ただし「ハラー」は、イファトからゼイラにかけて広がる「アダル地方」南の山地の東部であり、9世紀以降に隊商路として開拓されていたのは言うまでもない。1108年にイスラム化した"Gbbah"の居住地も、おそらくはハラーに届いていただろう。マルコポーロが記したソロモンI世とアダルの戦いのときも、イスラム教徒らが山岳部を拠点に戦っていたことが伺える。このため、13世紀終わり頃にはイスラムの勢力圏に含まれていたと考えられる。現在、ハラーにおいて使われている言語(ハラリ語)は、エチオピアの言語の中でも、特にセム語系の影響を強く受けており、おそらくはイスラム教徒らのアラビア語の影響を受けたことが指摘されている*3


もう一箇所のグラゲ地区はエチオピアの西南部に位置している。ここに「飲料としてのコーヒー」を意味するアラビア語由来の「カフワ」の語彙が存在するのは興味深い。だが実はこのグラゲ地区はハラーからの入植者が拓いたと伝えられている*4。すなわち、ハラーにおいて存在した「ブン」「カフワ」の二つの違いが、グラゲ語にそのまま持ち込まれたと考えられる。このハラーからグラゲへの入植が、いつ頃進んだのかは明らかではない。しかし伝承によれば、アムダ・セヨンI世の治世かその少し後だと言われており、この説に従うならば、14世紀頃に「ブン」「カフワ」の二つの語彙を持つ人々がハラーにいて、彼らがグラゲに移住した、という仮説が立てられるだろう。もちろん本当にそう考えていいのかどうか*5、かなり微妙な点もあるけれど、一つの可能性として提唱してみたい。

*1:ワラシュマ家のジャマールッディーンとは直接の関係がないようだ。アラブではそれなりに見られる名である

*2:近年では、中南米でもカスカラと呼ばれ、精製の際に生じたパルプ(果肉+果皮)を乾燥させたものを、茶のように利用しようという試みが始まっている。

*3:それ以外の可能性としては、セム語族である北部のティグレ人がハラーに移住した可能性も指摘されている。
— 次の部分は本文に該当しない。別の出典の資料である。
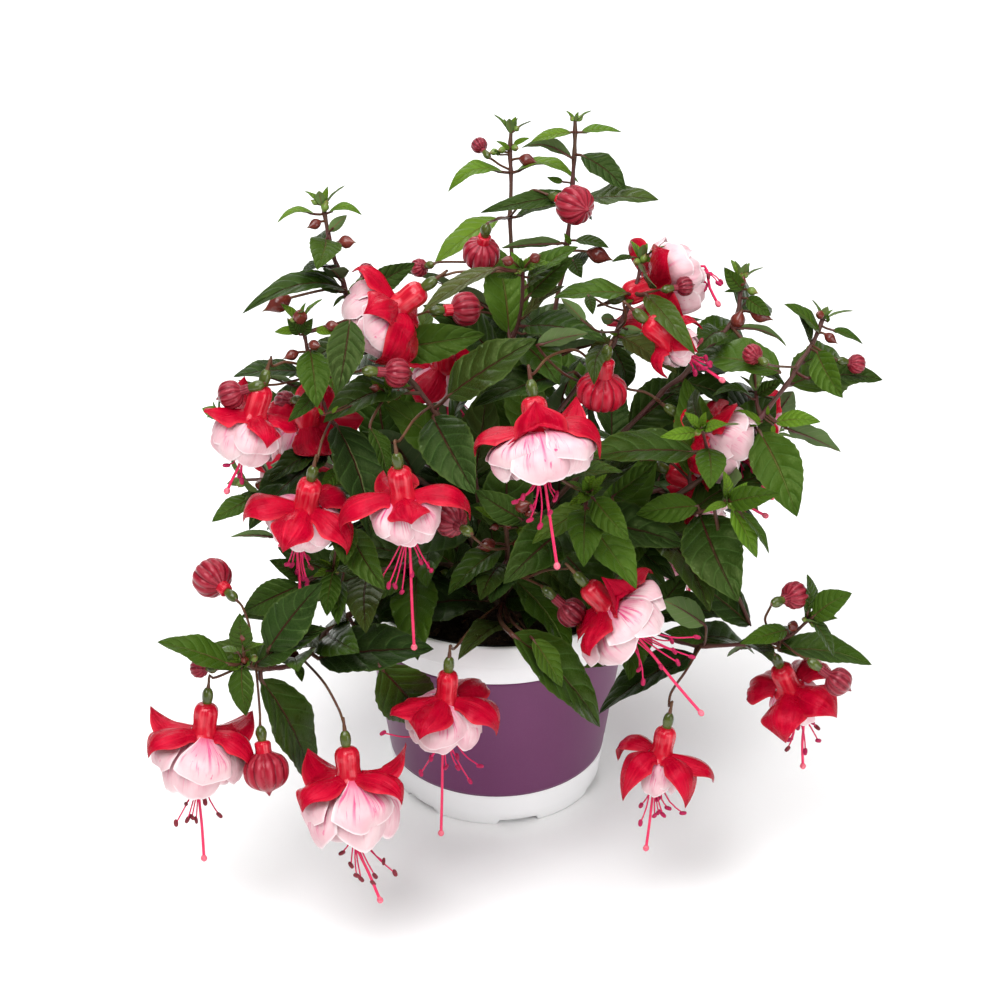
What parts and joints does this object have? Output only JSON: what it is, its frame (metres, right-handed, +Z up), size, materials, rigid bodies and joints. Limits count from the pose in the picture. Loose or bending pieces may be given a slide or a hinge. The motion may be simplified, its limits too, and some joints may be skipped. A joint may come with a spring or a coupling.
{
  "type": "potted fuchsia plant",
  "caption": "Double-flowered trailing fuchsia in a tapered nursery pot: leafy stems with hanging red and pale pink flowers and closed buds, standing on its base.",
  "frame": {"origin": "centre of the pot's base, on the surface it stands on", "axes": "+Z up along the pot's axis, -Y towards the side with the most flowers, +X to the right seen from that side"},
  "size_m": [0.2747, 0.2707, 0.2922],
  "materials": {
    "pot_white": "satin white moulded plastic, dark inside",
    "label_purple": "satin coated label, plain purple",
    "compost": "damp peat, rough",
    "bark": "rough woody stem",
    "flower": "waxy red sepals and tube, soft pale pink corolla",
    "bud": "waxy ribbed dark red",
    "foliage": "semi-matt dark green with a waxy sheen"
  },
  "bodies": {
    "root": {"pot": "pot_white", "pot_label": "label_purple", "soil": "compost", "crown": "bark", "flower_01": "flower", "flower_02": "flower", "flower_03": "flower", "flower_04": "flower", "flower_05": "flower", "flower_06": "flower", "flower_07": "flower", "flower_08": "flower", "flower_09": "flower", "flower_11": "flower", "flower_12": "flower", "flower_13": "flower", "flower_14": "flower", "flower_15": "flower", "flower_16": "flower", "flower_17": "flower", "flower_18": "flower", "flower_19": "flower", "flower_20": "flower", "flower_21": "flower", "flower_22": "flower", "flower_24": "flower", "flower_25": "flower", "bud_01": "bud", "bud_02": "bud", "bud_03": "bud", "bud_05": "bud", "bud_11": "bud", "bud_21": "bud", "branch_left_tall": "foliage", "branch_left": "foliage", "branch_top_centre": "foliage", "branch_top_right": "foliage", "branch_centre_short": "foliage", "branch_right_tall": "foliage", "branch_right": "foliage", "branch_far_right": "foliage", "branch_front_tip": "foliage", "branch_front_right": "foliage", "branch_trailing_right": "foliage", "branch_front_centre": "foliage", "branch_trailing_left": "foliage", "branch_front_left": "foliage", "branch_back_1": "foliage", "branch_back_2": "foliage", "branch_back_3": "foliage", "branch_back_4": "foliage", "branch_back_5": "foliage", "branch_back_6": "foliage", "branch_back_7": "foliage", "branch_back_8": "foliage", "branch_back_9": "foliage", "branch_back_10": "foliage", "branch_back_11": "foliage"}
  },
  "joints": []
}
*4:Richard Pankhurst "The Ethiopian Borderlands" Chap.9

*5:例えば、「カフワ」は当時まで「ワイン」を意味しており、ハラーとグラゲそれぞれ独立に「ブン」から作られる飲料に対して「カフワ」という名称が用いられるようになった可能性とか、あるいはそもそもこの移住が長期間に亘って行われ、後代になってから「カフワ」の語彙が導入された可能性など、考えればきりがない。